In most cases, every business is already in some stage of a digital transformation, where they’re translating business activities from an analog to a digital solution. “Within a private equity portfolio, digital capabilities can vary wildly,” says Koerner. “So they have to be reviewed on a case-by-case basis, with the goal of creating enough digital parity among the companies’ D&A competency, that they can create a single dashboard representing all portfolio companies. This allows for quick assessments of performance across the portfolio.”
Given his marketing background, Koerner’s advice for GPs assessing digital situations is informed with an eye on the market. “GPs may conduct diligence into a Company’s information technology, but ignore the digital elements of a marketing effort.” The best way to avoid that blind spot is to a conduct the assessment with four key questions in mind.
An enterprise with proper digital capabilities has the power to be exactly where the customer is. Customers don’t leaf through a phone book anymore; they go online to begin their hunt, searching for vendors and reviews. Customers want to transact online, since that’s what they’re used to doing, and mobile is quickly becoming the transaction device of choice. The company’s digital tools need to work to provide a frictionless process for the customer to reach the Company, get all the information on the Company’s products and/or services, and create transactions easily, regardless of the device the customer uses.
Digital marketing can ensure that every marketing dollar is well-spent with a maximum ROI. But that requires using data to assess any effort. “Analog marketing is hard to attribute to a given transaction, but with robust data analytics, every digital marketing dollar gets tracked,” says Koerner. Additionally, this data can help the Company understand the customer, segment customers by value to the business, identify how and where to reach the most valuable segments, and even determine how to maximize customer retention.
For smaller businesses that haven’t had to upgrade from their analog beginnings, it can be easy for the marketing, sales and service functions to all operate in silos, unaware of what each is doing. “But if all these divisions operate within a single digital platform, they can share the same information and build off their collective intelligence,” says Koerner.
“From a service perspective, the ability for the customer to self-serve is one of the best ways for companies to create value, because it reduces the need for customer service agents to interact with clients. They can take care of issues on their own.”
Koerner cites the use of AI as a way to help customers get the support they need, rather than relying on customer reps answering phones.
The more time sales executives spend with the Company’s customers offering support, new solutions, new products and services, the more sales will be generated. If, on the other hand, sales executives are spending more time taking and handholding orders to make sure they get fulfilled properly, sales will suffer, customers will be lost, and sales executives will be frustrated. Creating a robust digital framework will maximize the selling effort and reduce customer attrition.
But Koerner is quick to point out that a proper digital assessment needs to be a 360 degree look at the Company’s operations, beyond the marketing function. One of the best ways for private equity firms to conduct them is to tap a Chief Digital Officer (CDO) for the effort, preferably one with experience at a Fortune 500 Company to ensure they can manage the complexity of a private equity portfolio.

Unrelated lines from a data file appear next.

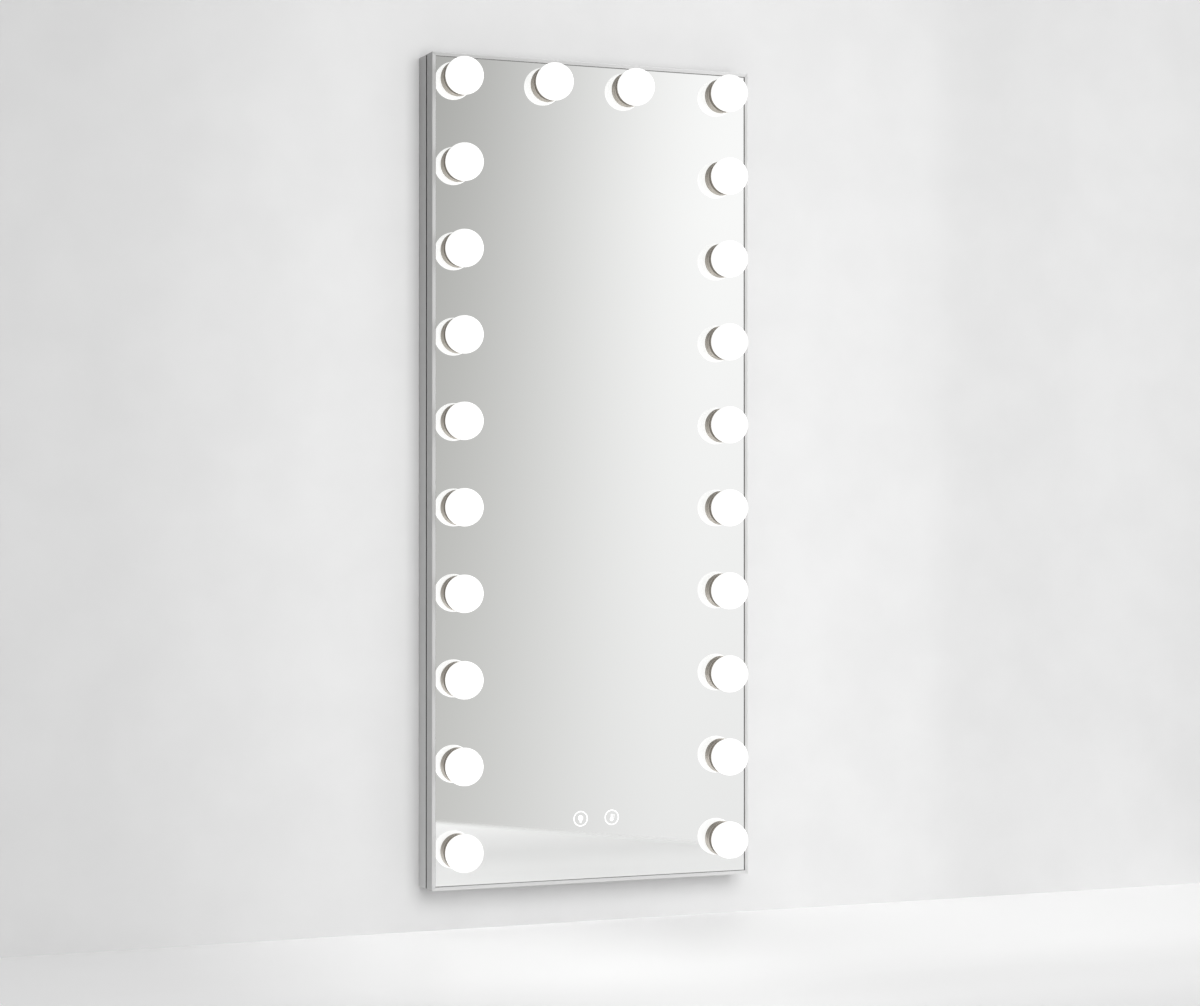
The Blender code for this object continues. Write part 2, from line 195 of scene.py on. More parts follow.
def makeBrushedGrain():
    # Long fine scratches. Stretch is the number of scratches in a metre along each axis.
    tree, given, result = newTree(
        "brushedGrain",
        "ShaderNodeTree",
        [vectorIn, ("Stretch", "NodeSocketVector", (900.0, 900.0, 8.0))],
        heightAndTone,
    )
    fine = multiplied(tree, given["Vector"], given["Stretch"])
    scratches = noise(tree, fine, 1.0, 5.0)
    bands = noise(tree, scaled(tree, fine, 0.11), 1.0, 2.0)
    both = math2(tree, "ADD", scratches, bands)
    fill(tree, result, {"Height": scratches, "Tone": math2(tree, "MULTIPLY", both, 0.5)})
    return tree


def makeFineSpeckle():
    # The dimples of powder coat, cast metal, moulded plastic and plaster. Size is in metres.
    tree, given, result = newTree(
        "fineSpeckle",
        "ShaderNodeTree",
        [vectorIn, ("Size", "NodeSocketFloat", 0.002)],
        heightAndTone,
    )
    dimples = noise(tree, given["Vector"], math2(tree, "DIVIDE", 1.0, given["Size"]), 3.0)
    patches = noise(tree, given["Vector"], 7.0, 4.0)
    fill(tree, result, {"Height": dimples, "Tone": patches})
    return tree


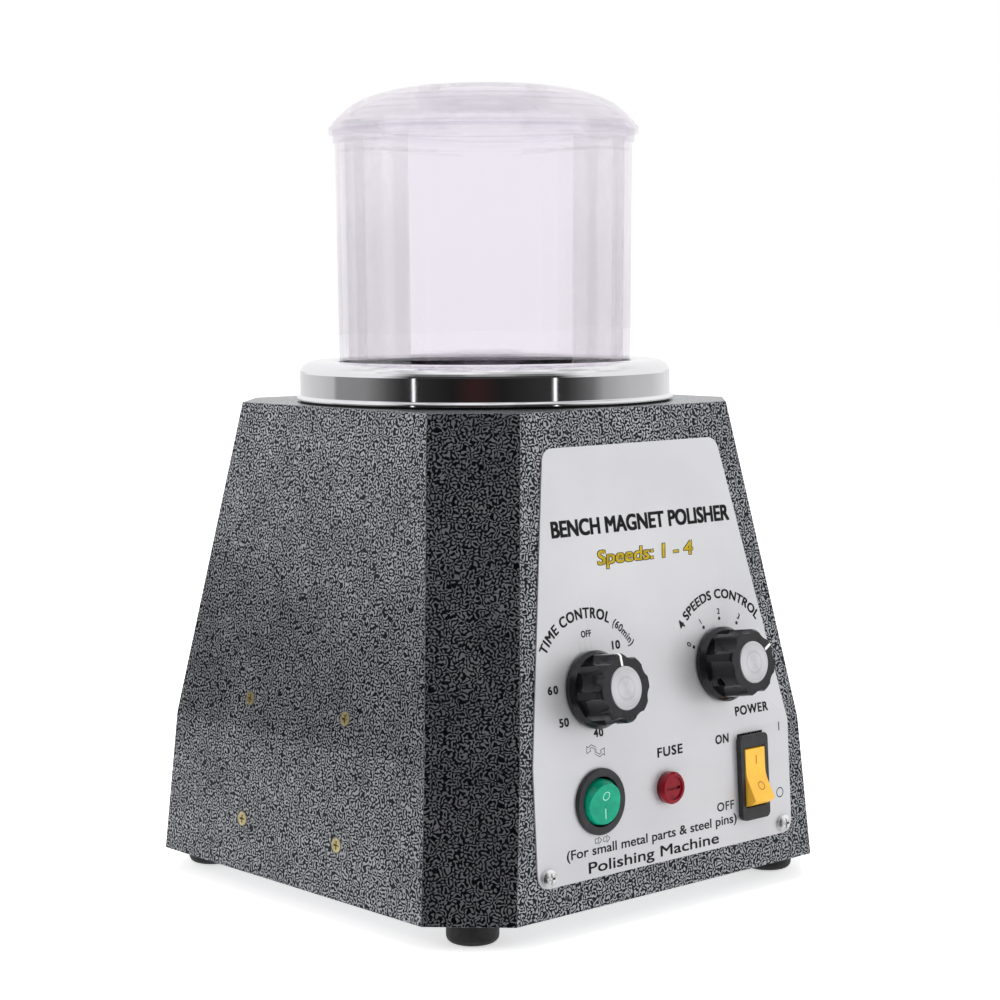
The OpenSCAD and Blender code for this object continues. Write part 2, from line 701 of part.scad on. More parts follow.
module bracket_screws() color("silver") placed() at_posts() translate([0, 0, bracket_z])
    mirror([0, 0, 1]) pan_screw(3.9, 2.4, 2, bracket_t + 7);

module motor_can() color("gray") placed() translate([0, 0, motor_bottom + cap_t]) difference() {
    cylinder(r = motor_r, h = motor_top - motor_bottom - 2 * cap_t);
    translate([0, 0, -1]) cylinder(r = motor_r - 1.5, h = motor_top);
}

module motor_cap() difference() {
    union() {
        cylinder(r = motor_r, h = cap_t);
        translate([0, 0, -2]) cylinder(r = motor_r - 1.6, h = 2.1);
    }
    translate([0, 0, -3]) cylinder(r = 9.02, h = cap_t + 2);
    cylinder(r = 5.5, h = cap_t + 1);
}

module motor_front_cap() color("silver") placed() difference() {
    translate([0, 0, motor_top - cap_t]) motor_cap();
    at_motor_screws() translate([0, 0, motor_top - cap_t - 3]) cylinder(r = 1.72, h = cap_t + 4);
}

module motor_rear_cap() color("silver") placed()
    translate([0, 0, motor_bottom + cap_t]) mirror([0, 0, 1]) motor_cap();

module motor_stator() color("peru") placed() translate([0, 0, motor_bottom + 14]) difference() {
    cylinder(r = motor_r - 1.55, h = motor_top - motor_bottom - 28);
    translate([0, 0, -1]) cylinder(r = 22.6, h = motor_top);
}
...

“This role really serves two responsibilities,” says Koerner. The first responsibility is to assess the current roster of portfolio companies and suggest what needs to be undertaken at each business, so that every Company is using the most advanced digital tools for their industry. “A capable CDO will prioritize upgrades so the GP is only paying for the most vital improvements, rather than undertaking a full digital transformation all at once,” says Koerner.
The second responsibility for a CDO is to review potential investments, and make a set of recommendations, so the GP knows what will be required to bring that Company up to speed. “This way, they can bake that digital investment into the price they pay for the asset,” says Koerner.
And for GPs still hesitating on making digital diligence a priority, Koerner warns they will be sacrificing competitiveness and exit value. The return on the investment is tangible and the work needed to accomplish the right outcome is simpler than one might expect.
“The digital revolution isn’t slowing down, and in the years to come, companies that lag their peers will pay a huge price. And with many GPs still reluctant to take the digital plunge, those that do will benefit that much more. Stay ahead of the pack, transform your portfolio with a solid digital framework. Your investors will thank you for it.”